Composting remains rare in developed nations in part because food is cheap, readily available and easily accessible. Most don’t think twice before tossing out vegetables that have rotted in the fridge or stop to consider the environmental toll of fertilizers, chemicals, oil and water used to grow, transport and store that food.

“There’s just such a tremendous disconnect, with people not understanding the highly dangerous situation we are in,” says Marianne Bänziger, deputy chief of the International Maize and Wheat Improvement Center.

And all those overstocked grocery stores, full to bursting with milk, bags of salad mix, fruit, vegetables and other items with cosmetic blemishes or surpassed sell-by dates are discarded en masse when they haven’t—or can’t be—sold. Then there are the rotisserie chickens and baked goods that are made in-house on a daily basis; those items are usually kept out for only one day. What doesn’t sell is thrown away that night.

And five billion eggs are thrown out each year because if one egg in a dozen cracks the U.S. Department of Agriculture cannot guarantee that carton’s freshness. So out the carton goes. A former Safeway employee, John Wadginski, said in an article on the site Hunger in California that he’s haunted by memories of the food he was required to waste as a former deli employee at Safeway Inc. Wadginski said he threw out untouched 10-pound hams, ribs and other “daily specials” that totaled some 50 pounds of food a night.

Prepared foods served at supermarket salad bars and buffets cannot be donated, despite their abundance, and many grocers, though legally protected from being held liable for any donations made in good faith, are wary of donating anything but non-perishable food items to hunger-relief programs. But some have made efforts. Wal-Mart, for instance, has partnered with hunger-relief charity Feeding America, and as of the end of 2010 had donated more than 127 million pounds of food (about 100 million meals) to needy families.
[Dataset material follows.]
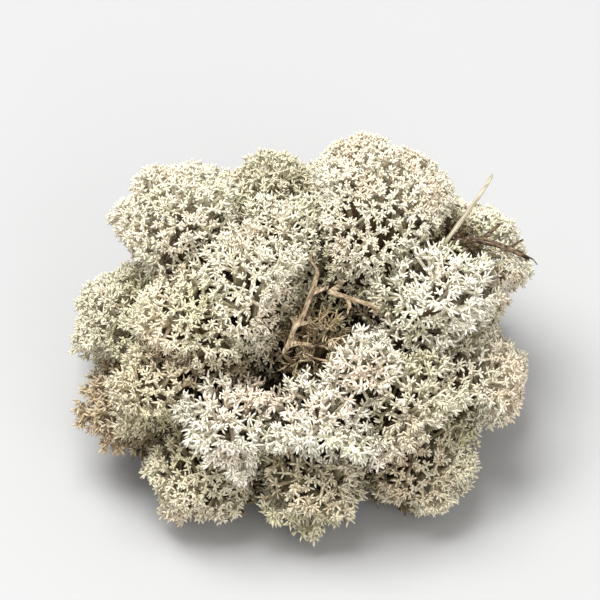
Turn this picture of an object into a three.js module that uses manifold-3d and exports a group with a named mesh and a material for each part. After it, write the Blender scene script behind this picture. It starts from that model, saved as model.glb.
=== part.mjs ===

And a new grocery store model scheduled to open in Austin, Texas, this fall could prove it’s possible to eliminate much of the waste seen in conventional supermarkets. The store, called In.gredients, plans to become “the first package-free and zero waste grocery store in the United States.” Focused on the concept of “pre-cycling,” the store will encourage shoppers to bring and fill their own containers from home, purchasing only the amounts of food they need. A similar store, Unpackaged, already exists in London. That store’s website encourages customers to “Reduce by only buying what you need, reuse by bringing your containers for a refill, recycle what you can’t reuse and if you can’t reuse or recycle it, then don’t buy it!”

Below, Bloom shares his thoughts on our growing food waste crisis and those zero-waste concept stores.

E Magazine: What’s behind the mountains of waste at mainstream grocery stores?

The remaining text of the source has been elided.